• [Rows from an object dataset]:
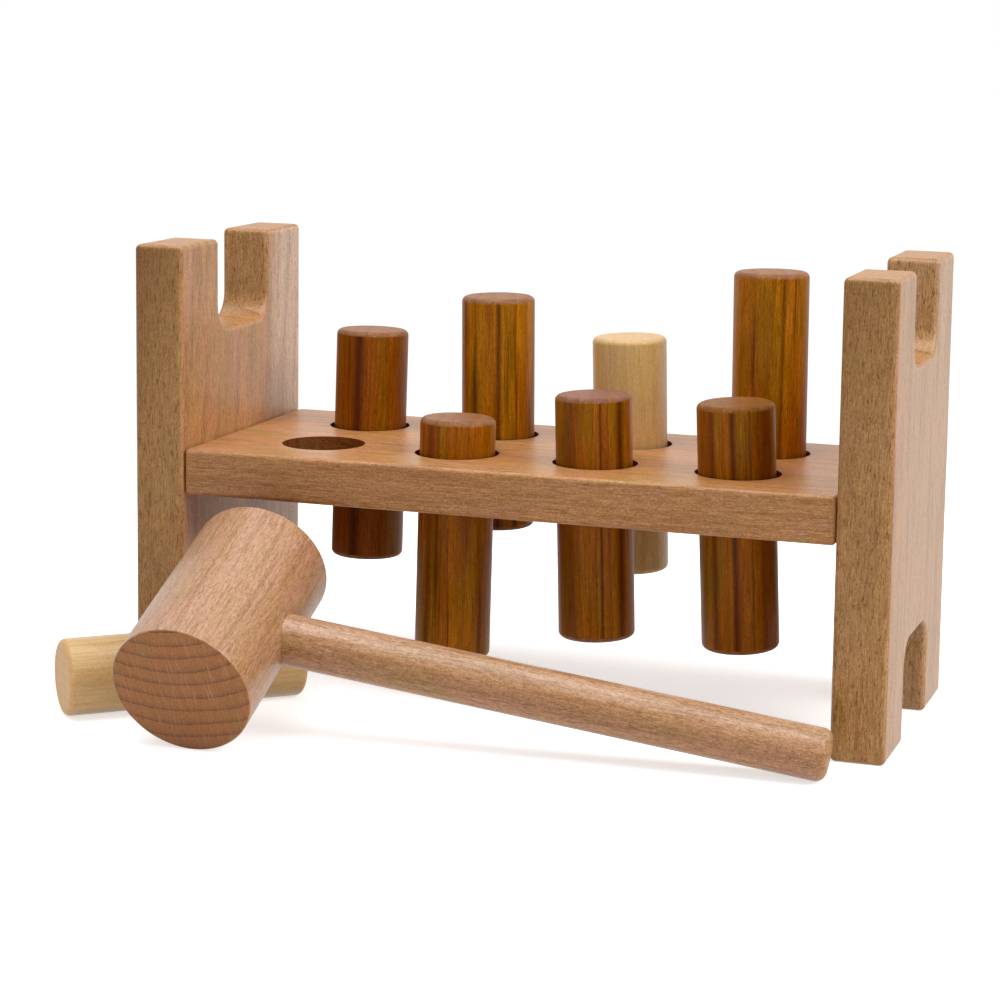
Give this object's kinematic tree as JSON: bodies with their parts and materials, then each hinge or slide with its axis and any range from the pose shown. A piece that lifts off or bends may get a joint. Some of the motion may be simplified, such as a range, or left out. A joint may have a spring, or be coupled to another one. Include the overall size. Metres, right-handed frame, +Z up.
{
  "type": "peg pounding bench",
  "caption": "Wooden pounding toy: a drilled shelf between notched end panels, round pegs gripped in its holes, and a mallet to drive them.",
  "frame": {"origin": "middle of the whole set's footprint, on the surface it stands on", "axes": "+X along the bench to the right, +Y from the front to the back, +Z up"},
  "size_m": [0.2788, 0.1818, 0.156],
  "materials": {
    "beech_panel": "sanded beech, waxed, grain upright",
    "beech_shelf": "sanded beech, waxed, grain along the length",
    "birch_dowel": "bare birch, glued in, hidden",
    "rubber_ring": "soft black rubber, matt",
    "dark_peg": "turned dark hardwood, oiled",
    "pale_peg": "turned maple, oiled",
    "beech_head": "turned beech, waxed",
    "beech_handle": "beech rod, waxed"
  },
  "bodies": {
    "bench": {"left_panel": "beech_panel", "right_panel": "beech_panel", "shelf": "beech_shelf", "dowel_left_front": "birch_dowel", "dowel_left_back": "birch_dowel", "dowel_right_front": "birch_dowel", "dowel_right_back": "birch_dowel", "ring_front_1": "rubber_ring", "ring_front_2": "rubber_ring", "ring_front_3": "rubber_ring", "ring_front_4": "rubber_ring", "ring_back_1": "rubber_ring", "ring_back_2": "rubber_ring", "ring_back_3": "rubber_ring", "ring_back_4": "rubber_ring"},
    "peg back 1": {"peg_back_1": "dark_peg"},
    "peg back 2": {"peg_back_2": "dark_peg"},
    "peg back 3": {"peg_back_3": "pale_peg"},
    "peg back 4": {"peg_back_4": "dark_peg"},
    "peg front 2": {"peg_front_2": "dark_peg"},
    "peg front 3": {"peg_front_3": "dark_peg"},
    "peg front 4": {"peg_front_4": "dark_peg"},
    "mallet": {"mallet_head": "beech_head", "mallet_handle": "beech_handle"},
    "lying peg": {"lying_peg": "pale_peg"}
  },
  "joints": [
    {"name": "peg_back_1_slide", "type": "slide", "parent": "bench", "child": "peg back 1", "axis": [0.014, 0.0209, 0.9997], "range_m": [-0.03528, 0.03173]},
    {"name": "peg_back_2_slide", "type": "slide", "parent": "bench", "child": "peg back 2", "axis": [-0.0079, -0.0087, 0.9999], "range_m": [-0.04988, 0.01712]},
    {"name": "peg_back_3_slide", "type": "slide", "parent": "bench", "child": "peg back 3", "axis": [-0.0279, -0.0052, 0.9996], "range_m": [-0.03801, 0.02899]},
    {"name": "peg_back_4_slide", "type": "slide", "parent": "bench", "child": "peg back 4", "axis": [-0.0087, 0.007, 0.9999], "range_m": [-0.06308, 0.00392]},
    {"name": "peg_front_2_slide", "type": "slide", "parent": "bench", "child": "peg front 2", "axis": [0.0122, 0.014, 0.9998], "range_m": [-0.01237, 0.05463]},
    {"name": "peg_front_3_slide", "type": "slide", "parent": "bench", "child": "peg front 3", "axis": [-0.0332, 0.0017, 0.9994], "range_m": [-0.02349, 0.04351]},
    {"name": "peg_front_4_slide", "type": "slide", "parent": "bench", "child": "peg front 4", "axis": [-0.0401, -0.0209, 0.999], "range_m": [-0.02382, 0.04318]},
    {"name": "mallet_lift", "type": "slide", "parent": "bench", "child": "mallet", "axis": [0, -0.342, 0.9397], "range_m": [0, 0.2]},
    {"name": "lying_peg_slide", "type": "slide", "parent": "bench", "child": "lying peg", "axis": [-0.7501, -0.6613, 0], "range_m": [0, 0.12]}
  ]
}
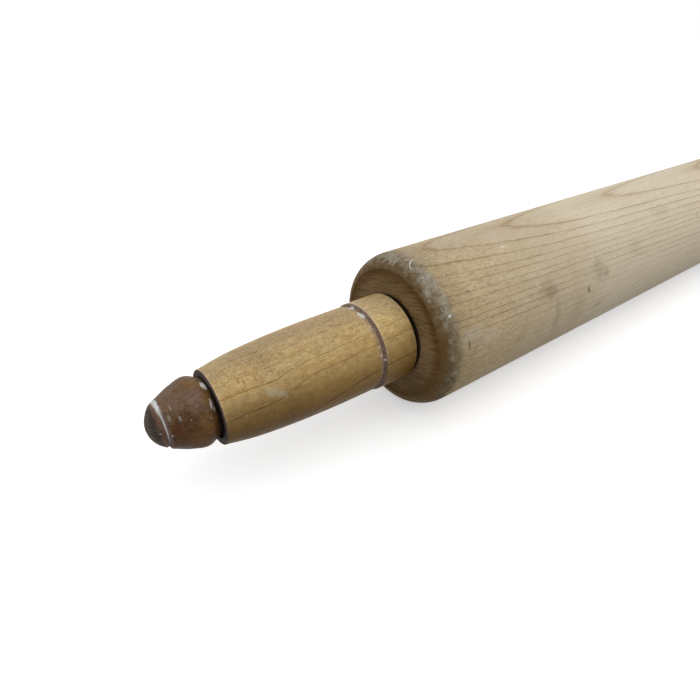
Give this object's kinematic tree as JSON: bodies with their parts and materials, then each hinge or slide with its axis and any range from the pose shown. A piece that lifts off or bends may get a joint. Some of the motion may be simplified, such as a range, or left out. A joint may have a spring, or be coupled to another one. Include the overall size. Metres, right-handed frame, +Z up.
{
  "type": "rolling pin with turning handles",
  "caption": "Rolling pin: a round-ended maple barrel on a steel through rod, grooved lacquered handles that turn on it, and dark acorn-shaped end buttons.",
  "frame": {"origin": "the middle of the barrel, on the pin's long axis", "axes": "+X along the long axis from the left handle to the right handle, +Z up, so the pin lies on its barrel at Z = -35 mm"},
  "size_m": [0.596, 0.07, 0.07],
  "materials": {
    "barrel_maple": "bare, worn",
    "handle_maple": "satin lacquer",
    "button_hardwood": "low satin",
    "rod_steel": "ground",
    "bush_brass": "dull, turned"
  },
  "bodies": {
    "barrel": {"barrel": "barrel_maple", "left_barrel_bush": "bush_brass", "right_barrel_bush": "bush_brass"},
    "axle": {"axle_rod": "rod_steel", "left_end_washer": "rod_steel", "right_end_washer": "rod_steel", "left_button_insert": "bush_brass", "right_button_insert": "bush_brass", "left_end_button": "button_hardwood", "right_end_button": "button_hardwood"},
    "left_handle": {"left_handle": "handle_maple"},
    "right_handle": {"right_handle": "handle_maple"}
  },
  "joints": [
    {"name": "axle_spin", "type": "hinge", "parent": "barrel", "child": "axle", "pos_m": [0, 0, 0], "axis": [1, 0, 0], "continuous": true},
    {"name": "left_handle_spin", "type": "hinge", "parent": "axle", "child": "left_handle", "pos_m": [-0.23385, 0, 0], "axis": [1, 0, 0], "continuous": true},
    {"name": "right_handle_spin", "type": "hinge", "parent": "axle", "child": "right_handle", "pos_m": [0.23385, 0, 0], "axis": [1, 0, 0], "continuous": true}
  ]
}
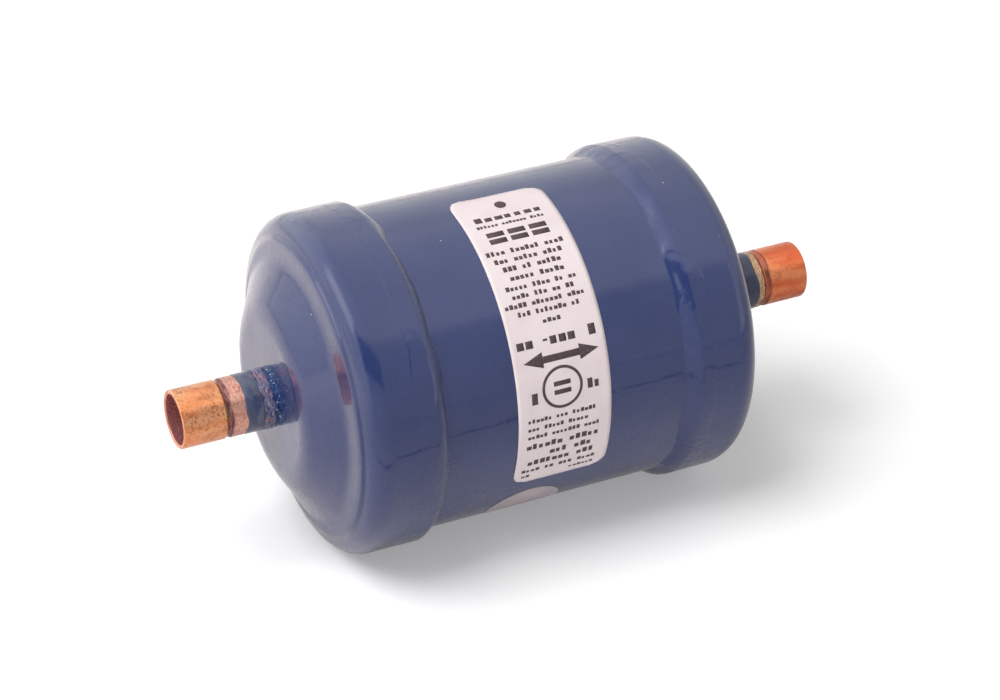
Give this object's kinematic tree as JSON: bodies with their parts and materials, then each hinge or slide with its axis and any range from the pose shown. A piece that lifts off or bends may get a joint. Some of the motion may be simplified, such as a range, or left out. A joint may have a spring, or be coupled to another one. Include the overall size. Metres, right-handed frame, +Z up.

• [AIM]: Quote all the records. Keep every word exact.

• [SOLUTION FOR THIS EXERCISE]:
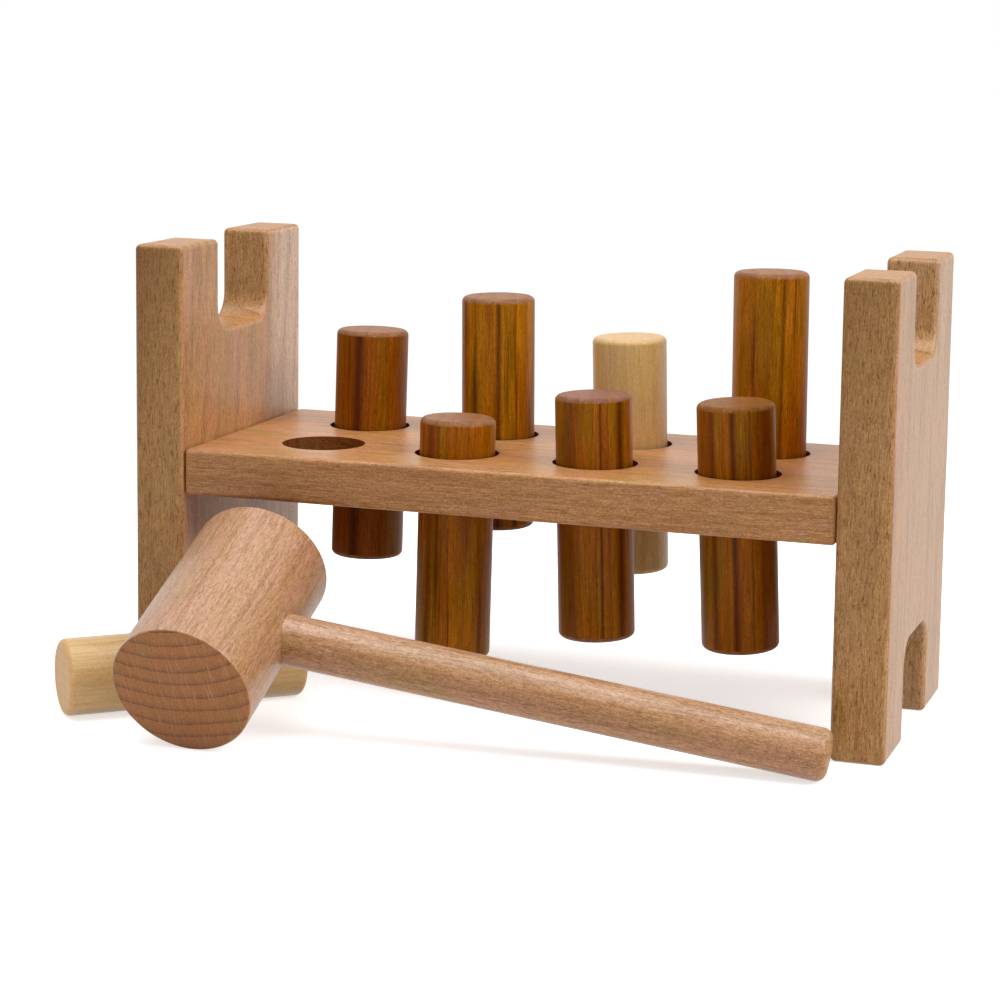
Give this object's kinematic tree as JSON: bodies with their parts and materials, then each hinge or slide with its axis and any range from the pose shown. A piece that lifts off or bends may get a joint. Some of the motion may be simplified, such as a range, or left out. A joint may have a spring, or be coupled to another one. Include the overall size. Metres, right-handed frame, +Z up.
{
  "type": "peg pounding bench",
  "caption": "Wooden pounding toy: a drilled shelf between notched end panels, round pegs gripped in its holes, and a mallet to drive them.",
  "frame": {"origin": "middle of the whole set's footprint, on the surface it stands on", "axes": "+X along the bench to the right, +Y from the front to the back, +Z up"},
  "size_m": [0.2788, 0.1818, 0.156],
  "materials": {
    "beech_panel": "sanded beech, waxed, grain upright",
    "beech_shelf": "sanded beech, waxed, grain along the length",
    "birch_dowel": "bare birch, glued in, hidden",
    "rubber_ring": "soft black rubber, matt",
    "dark_peg": "turned dark hardwood, oiled",
    "pale_peg": "turned maple, oiled",
    "beech_head": "turned beech, waxed",
    "beech_handle": "beech rod, waxed"
  },
  "bodies": {
    "bench": {"left_panel": "beech_panel", "right_panel": "beech_panel", "shelf": "beech_shelf", "dowel_left_front": "birch_dowel", "dowel_left_back": "birch_dowel", "dowel_right_front": "birch_dowel", "dowel_right_back": "birch_dowel", "ring_front_1": "rubber_ring", "ring_front_2": "rubber_ring", "ring_front_3": "rubber_ring", "ring_front_4": "rubber_ring", "ring_back_1": "rubber_ring", "ring_back_2": "rubber_ring", "ring_back_3": "rubber_ring", "ring_back_4": "rubber_ring"},
    "peg back 1": {"peg_back_1": "dark_peg"},
    "peg back 2": {"peg_back_2": "dark_peg"},
    "peg back 3": {"peg_back_3": "pale_peg"},
    "peg back 4": {"peg_back_4": "dark_peg"},
    "peg front 2": {"peg_front_2": "dark_peg"},
    "peg front 3": {"peg_front_3": "dark_peg"},
    "peg front 4": {"peg_front_4": "dark_peg"},
    "mallet": {"mallet_head": "beech_head", "mallet_handle": "beech_handle"},
    "lying peg": {"lying_peg": "pale_peg"}
  },
  "joints": [
    {"name": "peg_back_1_slide", "type": "slide", "parent": "bench", "child": "peg back 1", "axis": [0.014, 0.0209, 0.9997], "range_m": [-0.03528, 0.03173]},
    {"name": "peg_back_2_slide", "type": "slide", "parent": "bench", "child": "peg back 2", "axis": [-0.0079, -0.0087, 0.9999], "range_m": [-0.04988, 0.01712]},
    {"name": "peg_back_3_slide", "type": "slide", "parent": "bench", "child": "peg back 3", "axis": [-0.0279, -0.0052, 0.9996], "range_m": [-0.03801, 0.02899]},
    {"name": "peg_back_4_slide", "type": "slide", "parent": "bench", "child": "peg back 4", "axis": [-0.0087, 0.007, 0.9999], "range_m": [-0.06308, 0.00392]},
    {"name": "peg_front_2_slide", "type": "slide", "parent": "bench", "child": "peg front 2", "axis": [0.0122, 0.014, 0.9998], "range_m": [-0.01237, 0.05463]},
    {"name": "peg_front_3_slide", "type": "slide", "parent": "bench", "child": "peg front 3", "axis": [-0.0332, 0.0017, 0.9994], "range_m": [-0.02349, 0.04351]},
    {"name": "peg_front_4_slide", "type": "slide", "parent": "bench", "child": "peg front 4", "axis": [-0.0401, -0.0209, 0.999], "range_m": [-0.02382, 0.04318]},
    {"name": "mallet_lift", "type": "slide", "parent": "bench", "child": "mallet", "axis": [0, -0.342, 0.9397], "range_m": [0, 0.2]},
    {"name": "lying_peg_slide", "type": "slide", "parent": "bench", "child": "lying peg", "axis": [-0.7501, -0.6613, 0], "range_m": [0, 0.12]}
  ]
}
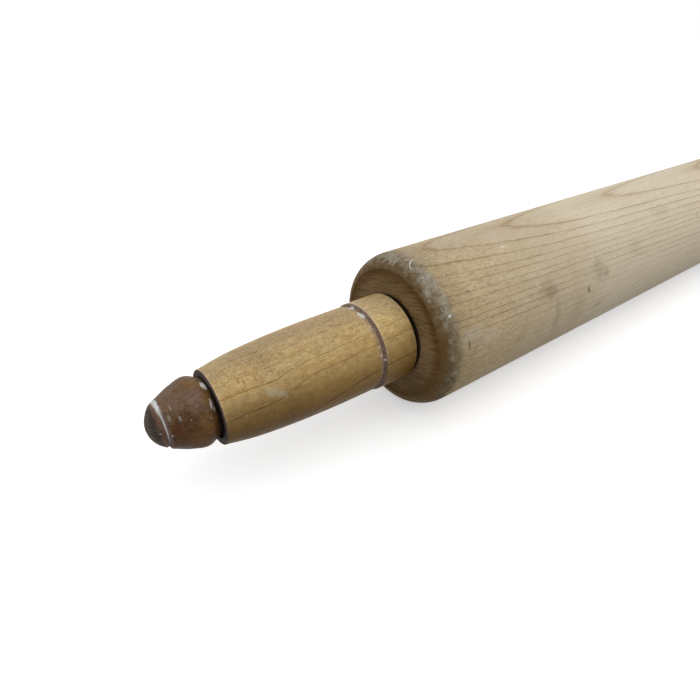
Give this object's kinematic tree as JSON: bodies with their parts and materials, then each hinge or slide with its axis and any range from the pose shown. A piece that lifts off or bends may get a joint. Some of the motion may be simplified, such as a range, or left out. A joint may have a spring, or be coupled to another one. Include the overall size. Metres, right-handed frame, +Z up.
{
  "type": "rolling pin with turning handles",
  "caption": "Rolling pin: a round-ended maple barrel on a steel through rod, grooved lacquered handles that turn on it, and dark acorn-shaped end buttons.",
  "frame": {"origin": "the middle of the barrel, on the pin's long axis", "axes": "+X along the long axis from the left handle to the right handle, +Z up, so the pin lies on its barrel at Z = -35 mm"},
  "size_m": [0.596, 0.07, 0.07],
  "materials": {
    "barrel_maple": "bare, worn",
    "handle_maple": "satin lacquer",
    "button_hardwood": "low satin",
    "rod_steel": "ground",
    "bush_brass": "dull, turned"
  },
  "bodies": {
    "barrel": {"barrel": "barrel_maple", "left_barrel_bush": "bush_brass", "right_barrel_bush": "bush_brass"},
    "axle": {"axle_rod": "rod_steel", "left_end_washer": "rod_steel", "right_end_washer": "rod_steel", "left_button_insert": "bush_brass", "right_button_insert": "bush_brass", "left_end_button": "button_hardwood", "right_end_button": "button_hardwood"},
    "left_handle": {"left_handle": "handle_maple"},
    "right_handle": {"right_handle": "handle_maple"}
  },
  "joints": [
    {"name": "axle_spin", "type": "hinge", "parent": "barrel", "child": "axle", "pos_m": [0, 0, 0], "axis": [1, 0, 0], "continuous": true},
    {"name": "left_handle_spin", "type": "hinge", "parent": "axle", "child": "left_handle", "pos_m": [-0.23385, 0, 0], "axis": [1, 0, 0], "continuous": true},
    {"name": "right_handle_spin", "type": "hinge", "parent": "axle", "child": "right_handle", "pos_m": [0.23385, 0, 0], "axis": [1, 0, 0], "continuous": true}
  ]
}
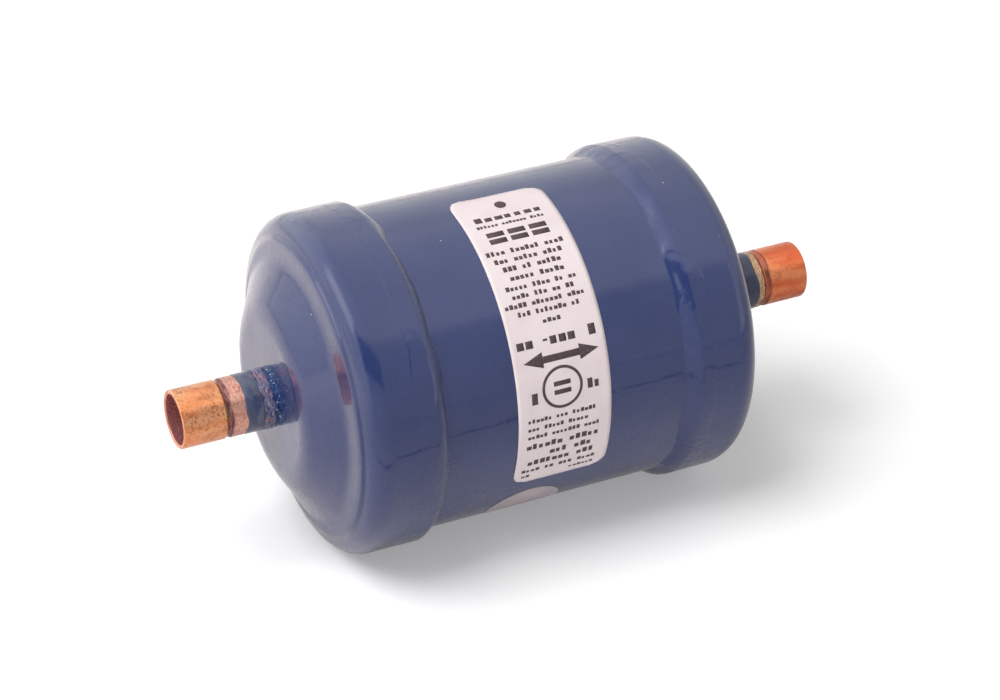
Give this object's kinematic tree as JSON: bodies with their parts and materials, then each hinge or slide with its axis and any range from the pose shown. A piece that lifts off or bends may get a joint. Some of the motion may be simplified, such as a range, or left out. A joint may have a spring, or be coupled to another one. Include the overall size. Metres, right-handed frame, +Z up.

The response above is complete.